Mengenai kebesaran kerajaan Sriwijaya ini dapat dilihat dari beberapa sumber yang berasal dari Arab. Berita Arab yang pertama berasal dari Ibnu Hordadzbeh (844-848 M). Ia mengatakan Raja Zabag (Raja Srwijaya) disebut maharaja, kekuasaanya meliputi pulau-pualu dilautan timur. Hasil buminya berupa kapur barus dan gajah banyak terdapat disana. Kemudian dari orang Arab bernama Ibnu Rose (903 M) menyebutkan Raja Zabag merupakan raja terkaya dibandingkan raja-raja India. Sedangkan Abu Zaid (916) mengatakan Raja Zabag setiap hari melemparkan segumpal emas kedalam danau di dekat istananya. Danau ini berhubungan dengan laut sehingga airnya payau. Raja Zabag ini menguasai banyak pulau-pulau anatara laian Sribuza, Rami dan Kala. Hasil buminya berupa kayu gaharu, kapur barus, kayu cendana, kayu hitam, gading, timah, kayu sapan, dan rempah-rempah. Kemudian dari seoarang ahli geografi Mas’udi menyebutkan Raja Zabag disebut Maharaja menguasai banyak pulau-pulau diantaranya Kala, Sribuza dan pulau-pulau lainya di laut Cina. Rakyatnya banyak sedangkan tentaranya tidak terhitung. Meskipun dengan perahu tercepat orang tidak akan dapat mengelilingi pulau ini dalam waktu dua tahun. Maharaja Zabag mempunyai lebih banyak minyak wangi dan bahan yang berbau harum dari pada oleh raja-raja lain.

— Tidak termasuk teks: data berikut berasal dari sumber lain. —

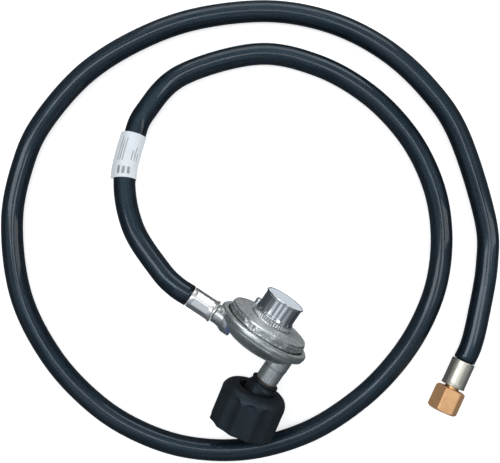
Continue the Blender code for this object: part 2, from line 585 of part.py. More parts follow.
def make_diaphragm_stack(axis):
    """Rubber diaphragm, its plate, the hooked post, the nut on it and the main spring."""
    middle = DIAPHRAGM_Z + DIAPHRAGM_T / 2
    half = DIAPHRAGM_T / 2
    hole = POST_R + GAP
    crest = (PLATE_R + CAVITY_R) / 2
    line = [(hole, 0.0), (PLATE_R + 0.6, 0.0), (crest - 1.6, CONVOLUTION_H * 0.6), (crest, CONVOLUTION_H),
            (crest + 1.6, CONVOLUTION_H * 0.6), (CAVITY_R - 0.6, 0.0), (BONNET_R, 0.0)]
    sheet = [(r, middle + z + half) for r, z in line] + [(r, middle + z - half) for r, z in line[::-1]]
    piece("diaphragm", turned("diaphragm", sheet), "moving_rubber", axis)
    plate_rim = PLATE_Z + PLATE_RIM_H + PLATE_T
    piece("diaphragm_plate", turned("diaphragm_plate", [
        (hole, PLATE_Z + PLATE_T), (hole, PLATE_Z), (PLATE_R, PLATE_Z), (PLATE_R, plate_rim),
        (PLATE_R - PLATE_T, plate_rim), (PLATE_R - PLATE_T, PLATE_Z + PLATE_T)]),
        "steel", axis)
    post_top = PLATE_Z + PLATE_T + POST_TOP
    low = LOWER_COLLAR_TOP
    lower_r = LEVER_FORK / 2 + 1.0
    piece("diaphragm_post", turned("diaphragm_post", [
        (0.0, post_top), (POST_R, post_top), (POST_R, COLLAR_TOP), (POST_COLLAR_R, COLLAR_TOP),
        (POST_COLLAR_R, COLLAR_TOP - POST_COLLAR_T), (POST_R, COLLAR_TOP - POST_COLLAR_T), (POST_R, low),
        (lower_r, low), (lower_r, low - POST_COLLAR_T), (0.0, low - POST_COLLAR_T)], SMALL_STEPS),
        "brass", axis)
    nut = piece("stack_nut", extruded("stack_nut", regular_outline(STACK_NUT_AF, 6), STACK_NUT_T),
                "brass", axis, (0, 0, PLATE_Z + PLATE_T + GAP))
    hole_cut = turned("stack_nut_hole", [
        (0.0, STACK_NUT_T + 1.0), (hole, STACK_NUT_T + 1.0), (hole, -1.0), (0.0, -1.0)], SMALL_STEPS)
    boolean(nut, tool("stack_nut_cut", hole_cut, axis, (0, 0, PLATE_Z + PLATE_T + GAP)), 'DIFFERENCE')
    coil("main_spring", SPRING_R, SPRING_WIRE, SPRING_TURNS, PLATE_Z + PLATE_T + GAP, BUTTON_Z - GAP,
         "spring_steel", axis, steps_per_turn=16, resolution=1)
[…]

Dari keterangan diatas disimpulkan bahwa Kerajaan Sriwijaya memliki wilayah luas dan harta yang berlimpah dan tentu saja ini tidak mengherankan karna Sriwijaya mampu mentranpormasikan keuntungan geostrategis, geoekomis dan geopolitik yang dimilikinya. Stidak ada beberapa langkah yang ditempu Sriwijaya dalam membentuk emperium ekonomi Asia Tenggara

1. Menguasai  jalur-jalur penting perdagangan Internasional

Di dunia perdagangan, Sriwijaya menjadi pengendali jalur perdagangan antara India dan Tiongkok, yakni dengan penguasaan atas Selat Malaka dan Selat Sunda. Orang Arab mencatat bahwa Sriwijaya memiliki aneka komoditas seperti kapur barus, kayu gaharu, cengkeh, pala, kepulaga, gading, emas, dan timah, yang membuat raja Sriwijaya sekaya raja-raja di India.Kekayaan yang melimpah ini telah memungkinkan Sriwijaya membeli kesetiaan dari vassal-vassal-nya di seluruh Asia Tenggara. Dengan berperan sebagai entreport atau pelabuhan utama di Asia Tenggara, dengan mendapatkan restu, persetujuan, dan perlindungan dari Kaisar China untuk dapat berdagang dengan Tiongkok, Sriwijaya senantiasa mengelola jejaring perdagangan bahari dan menguasi urat nadi pelayaran antara Tiongkok dan India.

Karena alasan itulah Sriwijaya harus terus menjaga dominasi perdagangannya dengan selalu mengawasi — dan jika perlu — memerangi pelabuhan pesaing di negara jirannya. Keperluan untuk menjaga monopoli perdagangan inilah yang mendorong Sriwijaya menggelar ekspedisi militer untuk menaklukkan bandar pelabuhan pesaing di kawasan sekitarnya dan menyerap mereka ke dalam mandala Sriwijaya. Bandar Malayu di Jambi, Kota Kapur di pulau Bangka, Tarumanagara dan pelabuhan Sunda di Jawa Barat, Kalingga di Jawa Tengah, dan bandar Kedah dan Chaiya di semenanjung Melaya adalah beberapa bandar pelabuhan yang ditaklukan dan diserap kedalam lingkup pengaruh Sriwijaya. Disebutkan dalam catatan sejarah Champa adanya serangkaian serbuan angkatan laut yang berasal dari Jawa terhadap beberapa pelabuhan di Champa dan Kamboja. Mungkin angkatan laut penyerbu yang dimaksud adalah armada Sriwijaya, karena saat itu wangsa Sailendra di Jawa adalah bagian dari mandala Sriwijaya. Hal ini merupakan upaya Sriwijaya untuk menjamin monopoli perdagangan laut di Asia Tenggara dengan menggempur bandar pelabuhan pesaingnya.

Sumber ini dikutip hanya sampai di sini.